Abreviando, podemos dizer que a Fada Madrinha tinha plena consciência que o seu
principal defeito era os seus feitiços serem de curta duração e,
inteligentemente, escolheu para tiranizar um mundo daqueles tipo Gronelândia,
em que a noite dura seis meses e, assim sendo, os seus feitiços também. Assim
sendo, tecnicamente, teria apenas uma meia noite por ano e, se conseguisse
resolver essa transição, então poderia reinar sem restrições o resto do ano.

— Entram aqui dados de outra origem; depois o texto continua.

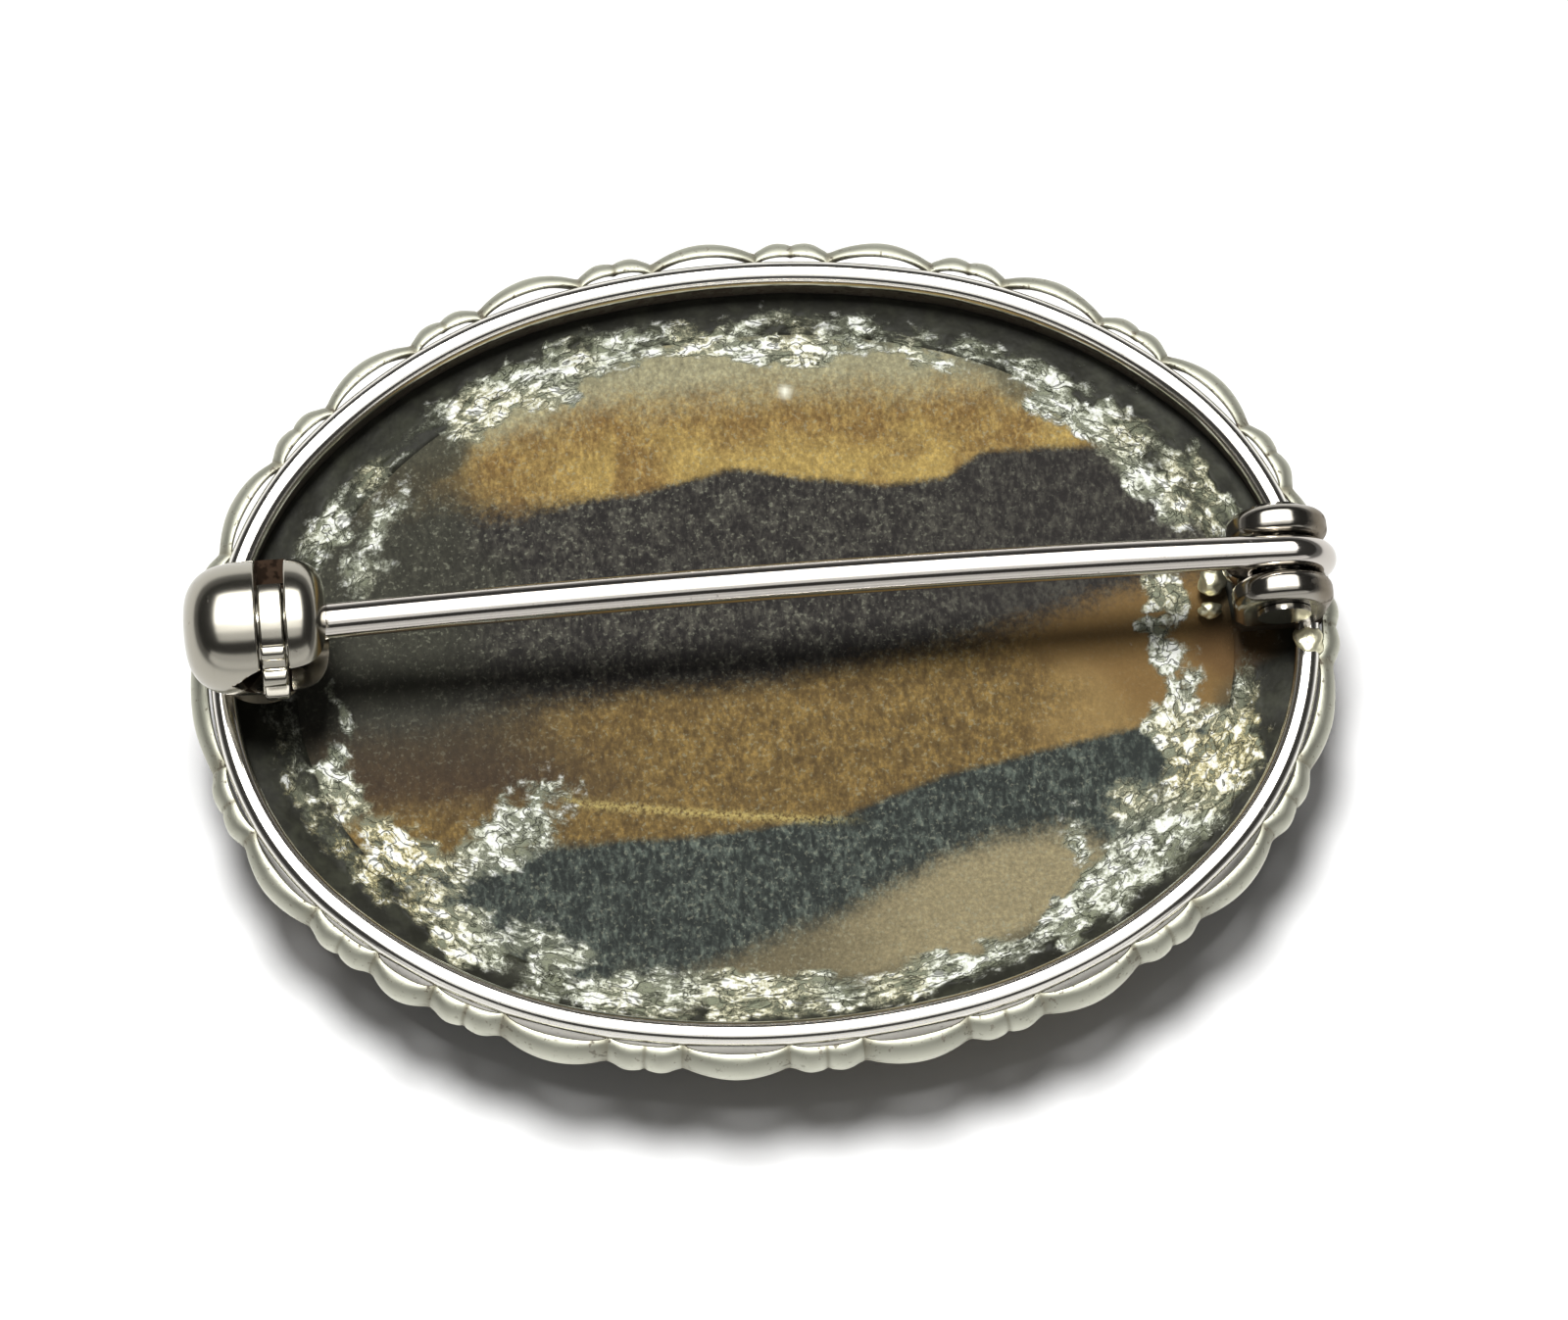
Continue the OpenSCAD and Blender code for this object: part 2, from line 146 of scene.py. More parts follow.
def softened(loop, reach):
    # Each corner of a closed outline is cut twice, at a distance of reach or a third of its side
    for share in (1.0, 0.4):
        after = np.roll(loop, -1, axis=0) - loop
        length = np.maximum(np.linalg.norm(after, axis=1, keepdims=True), 1e-9)
        cut = np.minimum(reach * share, length / 3)
        ends = np.stack([loop + after / length * cut, loop + after * (1 - cut / length)], axis=1)
        loop = ends.reshape(-1, loop.shape[1])
    return loop


def boxed(lowX, highX, lowY, highY, corner):
    # A rectangle with softened corners
    return softened(np.array([[lowX, lowY], [highX, lowY], [highX, highY], [lowX, highY]]), corner)


def gridFaces(rows, cols, closedRows, closedCols, first):
    # Four-sided faces between the points of a grid, numbered from first, row after row
    i = np.arange(rows if closedRows else rows - 1)[:, None]
    j = np.arange(cols if closedCols else cols - 1)[None, :]
    a, b = i * cols + j, i * cols + (j + 1) % cols
    c, d = (i + 1) % rows * cols + (j + 1) % cols, (i + 1) % rows * cols + j
    return np.stack([a, b, c, d], axis=-1).reshape(-1, 4) + first


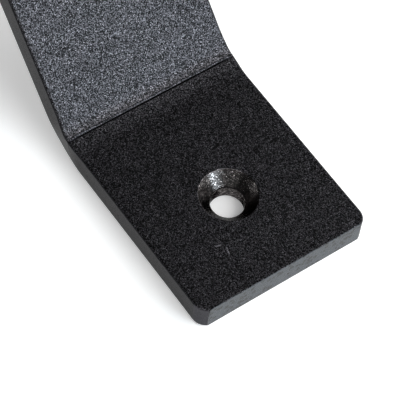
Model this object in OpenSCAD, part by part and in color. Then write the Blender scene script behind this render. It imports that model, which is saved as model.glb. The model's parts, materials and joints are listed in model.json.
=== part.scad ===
// Diagonal shelf bracket: one flat bar with a foot at each end.
// One foot screws to the shelf board and the other to the wall, and the bar
// between them is the brace. The screw heads sink in on the inside of the bends.
// The origin is the centre of the shelf foot's screw hole, on its mounting face.

/* [Bar] */
// Width of the flat bar
bar_w = 40; // [25:1:60]
// Thickness of the flat bar
bar_t = 6; // [4:0.5:8]

/* [Brace] */
// From the shelf foot's free end to the wall
reach = 200; // [150:5:400]
// From the shelf's face to the wall foot's free end
height = 200; // [150:5:400]

/* [Feet] */
// Foot from its free end to the inside of its bend
foot_len = 47; // [40:1:70]
// Rounding of the free end's corners
corner_r = 3; // [1:0.5:8]
// How far the square crop of the end bites into that rounding
crop = 0.3; // [0:0.1:0.8]

/* [Bends] */
// Inside radius of both bends
bend_r = 1; // [0.5:0.5:8]

/* [Screw holes] */
// Hole for the screw's shank
hole_d = 7; // [4:0.5:8]
// Countersink across its mouth
csk_d = 12.2; // [9:0.1:14]
// Included angle of the countersink
csk_angle = 82; // [82, 90, 100]
// Centre of the hole from the free end
hole_edge = 19.5; // [12:0.5:25]

/* [Hidden] */
$fn = 96;
cut = 1;                                   // how far a cutter passes a face

// The inside faces of the brace and the feet meet in two creases.
run = reach - bar_t - foot_len;            // from crease to crease, along the shelf
rise = height - bar_t - foot_len;          // from crease to crease, along the wall
brace_len = sqrt(run * run + rise * rise);
shelf_bend = atan2(rise, run);             // how far the bend at the shelf foot turns
wall_bend = 90 - shelf_bend;               // the rest of the square corner

// Flat that a bend takes up on each side of its crease
function setback(angle) = bend_r * tan(angle / 2);

// Flat length of bar along +Y, on z = 0, with its inside face up
module flat(len) {
    translate([-bar_w / 2, 0, 0]) cube([bar_w, len, bar_t]);
}

// Bend that starts at y = 0 and turns the bar up
module bend(angle) {
    translate([0, 0, bar_t + bend_r])
        rotate([0, 90, 0])
            rotate_extrude(angle = angle)
                translate([bend_r, -bar_w / 2]) square([bar_t, bar_w]);
}

// Puts what follows on the far end of that bend
module past_bend(angle) {
    translate([0, 0, bar_t + bend_r])
        rotate([angle, 0, 0])
            translate([0, 0, -bar_t - bend_r]) children();
}

// Outline of a foot: free end at y = 0, with its corners rounded and then cropped square
module foot_outline(len) {
    intersection() {
        union() {
            translate([-bar_w / 2, corner_r - crop]) square([bar_w, len]);
            translate([corner_r - bar_w / 2, -crop]) square([bar_w - 2 * corner_r, len]);
            for (side = [-1, 1])
                translate([side * (bar_w / 2 - corner_r), corner_r - crop]) circle(corner_r);
        }
        translate([-bar_w / 2, 0]) square([bar_w, len]);
    }
}

// Foot with its countersunk hole, len long from its free end to the start of its bend
module foot(len) {
    flare = tan(csk_angle / 2);
    csk_h = (csk_d - hole_d) / 2 / flare;
    difference() {
        linear_extrude(bar_t) foot_outline(len);
        translate([0, hole_edge, -cut]) cylinder(d = hole_d, h = bar_t + 2 * cut);
        translate([0, hole_edge, bar_t - csk_h])
            cylinder(d1 = hole_d, d2 = csk_d + 2 * cut * flare, h = csk_h + cut);
    }
}

// The whole bar, followed from the shelf foot's free end to the wall foot's
module bracket() {
    shelf_flat = foot_len - setback(shelf_bend);
    brace_flat = brace_len - setback(shelf_bend) - setback(wall_bend);
    wall_flat = foot_len - setback(wall_bend);
    color([0.11, 0.11, 0.13])
        translate([0, -hole_edge, 0]) {
            foot(shelf_flat);
            translate([0, shelf_flat, 0]) {
                bend(shelf_bend);
                past_bend(shelf_bend) {
                    flat(brace_flat);
                    translate([0, brace_flat, 0]) {
                        bend(wall_bend);
                        past_bend(wall_bend)
                            translate([0, wall_flat, 0]) mirror([0, 1, 0]) foot(wall_flat);
                    }
                }
            }
        }
}

bracket();
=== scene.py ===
# %% [markdown]
# # Diagonal shelf bracket
# One flat steel bar, bent twice: a foot that screws to the shelf board, a
# brace, and a foot that screws to the wall. It is powder coated in fine
# textured black. The solid model gives the frame, so the script starts by
# loading it, and takes the bar's outer sizes from its box.

# %% The frame
import json
import math

import bmesh
import bpy
from mathutils import Matrix, Vector


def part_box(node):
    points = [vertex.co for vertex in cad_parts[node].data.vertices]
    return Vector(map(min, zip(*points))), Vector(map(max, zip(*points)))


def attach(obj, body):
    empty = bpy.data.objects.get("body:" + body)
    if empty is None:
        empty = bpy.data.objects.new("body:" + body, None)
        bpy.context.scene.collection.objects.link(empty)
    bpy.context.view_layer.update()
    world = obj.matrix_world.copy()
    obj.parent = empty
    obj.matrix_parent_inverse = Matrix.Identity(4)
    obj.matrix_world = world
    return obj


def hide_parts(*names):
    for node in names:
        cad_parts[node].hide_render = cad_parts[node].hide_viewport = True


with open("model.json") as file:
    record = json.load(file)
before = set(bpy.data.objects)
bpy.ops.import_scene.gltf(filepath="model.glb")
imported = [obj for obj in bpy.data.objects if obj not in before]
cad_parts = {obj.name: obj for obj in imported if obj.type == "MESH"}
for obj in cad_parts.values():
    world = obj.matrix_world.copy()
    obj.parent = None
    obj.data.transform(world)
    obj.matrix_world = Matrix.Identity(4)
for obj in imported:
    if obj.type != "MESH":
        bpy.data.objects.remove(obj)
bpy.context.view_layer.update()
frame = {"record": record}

# %% [markdown]
# ## Sizes
# A brake press operator works from a flat blank, its bend lines and its holes,
# in millimetres. The outer sizes are measured on the solid model, so the new
# mesh can't drift from it. The mesh is drawn in millimetres and brought
# to metres at the end, because Blender merges points by distance, and a
# thousandth of a millimetre is easier to reason about than a millionth of a metre.

# %% Sizes of the bar
MM = 0.001
CLOSE = 0.01                         # what is nearer than this is in the same place
low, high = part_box("bracket")
BAR_W = (high.x - low.x) / MM
REACH = (high.y - low.y) / MM
HOLE_EDGE = -low.y / MM              # free end to the centre of the hole
BAR_T = 6.0
FOOT = 47.0                          # free end to the crease inside the bend
CORNER_R = 3.0
CROP = 0.3                           # what the square crop takes off the rounding
print(f"bar {BAR_W:.2f} x {BAR_T} mm, reach {REACH:.2f}, hole {HOLE_EDGE:.2f} from the end")

# %% Sizes of the bend and the hole
TURN = math.radians(45)
INSIDE_R = 1.0
BEND_START = FOOT - INSIDE_R * math.tan(TURN / 2)
HOLE_R = frame["record"]["mounts"][0]["dims"]["r_mm"]
SINK_R = 6.1                         # the countersink at its mouth
SINK_ANGLE = math.radians(82)
SINK_DEPTH = (SINK_R - HOLE_R) / math.tan(SINK_ANGLE / 2)
BRACE = math.sqrt(2) * (REACH - BAR_T - FOOT)        # crease to crease
HALF_BRACE = BRACE / 2 - INSIDE_R * math.tan(TURN / 2)
print(f"bend starts at {BEND_START:.3f}, countersink {SINK_DEPTH:.3f} deep")

# %% [markdown]
# ## The foot plate
# The real foot is sheared from bar, its corners are rounded and the hole is
# drilled and countersunk. A Boolean would leave long slivers round the hole.
# Here the outline and the hole are two loops of the same number of edges, and
# bridging them gives clean strips that run from the hole to the edge. Four
# points on a circle are a square, which is stretched over the plate.

# %% Outline of the plate
PLATE_END = 2 * HOLE_EDGE            # the hole sits in the middle of the plate
RIM_EDGES = 96
COLUMNS = 24                         # across the bar
CORNER_EDGES = 8
END_EDGES = 20
SIDE_EDGES = (RIM_EDGES - COLUMNS - END_EDGES - 2 * CORNER_EDGES) // 2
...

Enfim… Technicalities, como diria a Vitória. Cinderela, após uma profunda
investigação na companhia de Aladino, descobriu todas as tramas da Fada
Madrinha, confrontou-a e, não lhe tendo dado o verdadeiro golpe de
misericórdia, deixou-a nas mão dos habitantes da planeta que ela aterrorizou. O
que foi dar no mesmo, uma vez que estes não hesitaram em fazer-lhe a folha. Á
fada. Á Cinderela, quem a fez foi o Aladino. Juntando as suas qualidades como
espia e agente secreto à sua beleza, forma física e sentido de humor, Cinderela
é para mim uma das personagens mais importantes das Fables o que pode ser
perfeitamente pueril para o mundo, mas é muito importante para mim.